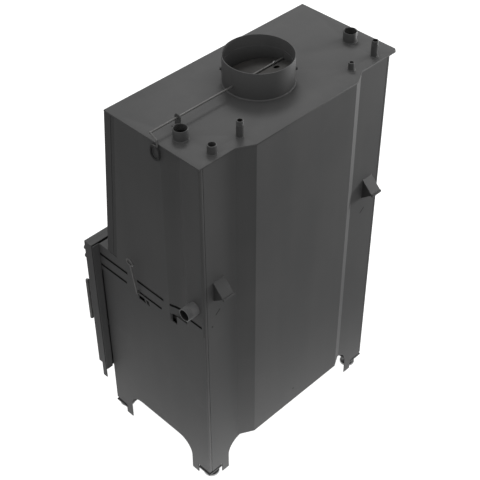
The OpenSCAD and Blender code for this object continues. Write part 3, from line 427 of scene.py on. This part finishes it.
# %% Carry the materials over to the CAD nodes
LOOK = {
    "anthracite_paint": outer,
    "dark_plate": plate_paint,
    "inner_steel": inner_steel,
    "socket_steel": socket_paint,
    "bright_steel": bright_steel,
    "rod_steel": rod_steel,
    "copper": copper,
    "fireclay": clay,
    "vermiculite": board,
    "glass": pane,
    "rope": rope,
}
SLOT = {entry["node"]: entry["material_slot"] for entry in frame["record"]["subparts"]}
for name, slot in SLOT.items():
    for place in nodes[name].material_slots:
        place.material = LOOK[slot]
for name, paint in (("back_plate", back_paint), ("side_panel_right", side_paint_slot_shade), ("side_panel_left", side_paint_slot_shade)):
    nodes[name].material_slots[0].material = paint
print("materials set on", len(SLOT), "nodes")

# %% [markdown]
# The camera was found from the photograph's edges: a long lens, above and behind the right corner.

# %% Camera
camera_data = bpy.data.cameras.new("camera")
camera_data.lens = 83.07
camera_data.sensor_width = 36.0
camera_data.clip_end = 50.0
camera = bpy.data.objects.new("camera", camera_data)
bpy.context.scene.collection.objects.link(camera)
forward = Vector((-0.527594, -0.528418, -0.665146))
right = Vector((-0.705821, 0.708384, -0.00291))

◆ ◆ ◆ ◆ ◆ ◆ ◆

Exercise directions:
Each line of the listing should be echoed back exactly.

Solved problem:
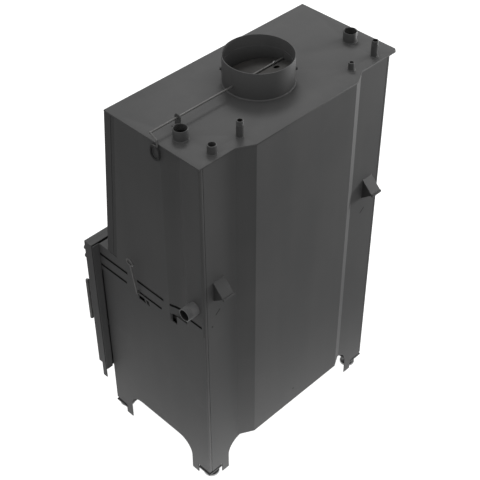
The OpenSCAD and Blender code for this object continues. Write part 3, from line 427 of scene.py on. This part finishes it.
# %% Carry the materials over to the CAD nodes
LOOK = {
    "anthracite_paint": outer,
    "dark_plate": plate_paint,
    "inner_steel": inner_steel,
    "socket_steel": socket_paint,
    "bright_steel": bright_steel,
    "rod_steel": rod_steel,
    "copper": copper,
    "fireclay": clay,
    "vermiculite": board,
    "glass": pane,
    "rope": rope,
}
SLOT = {entry["node"]: entry["material_slot"] for entry in frame["record"]["subparts"]}
for name, slot in SLOT.items():
    for place in nodes[name].material_slots:
        place.material = LOOK[slot]
for name, paint in (("back_plate", back_paint), ("side_panel_right", side_paint_slot_shade), ("side_panel_left", side_paint_slot_shade)):
    nodes[name].material_slots[0].material = paint
print("materials set on", len(SLOT), "nodes")

# %% [markdown]
# The camera was found from the photograph's edges: a long lens, above and behind the right corner.

# %% Camera
camera_data = bpy.data.cameras.new("camera")
camera_data.lens = 83.07
camera_data.sensor_width = 36.0
camera_data.clip_end = 50.0
camera = bpy.data.objects.new("camera", camera_data)
bpy.context.scene.collection.objects.link(camera)
forward = Vector((-0.527594, -0.528418, -0.665146))
right = Vector((-0.705821, 0.708384, -0.00291))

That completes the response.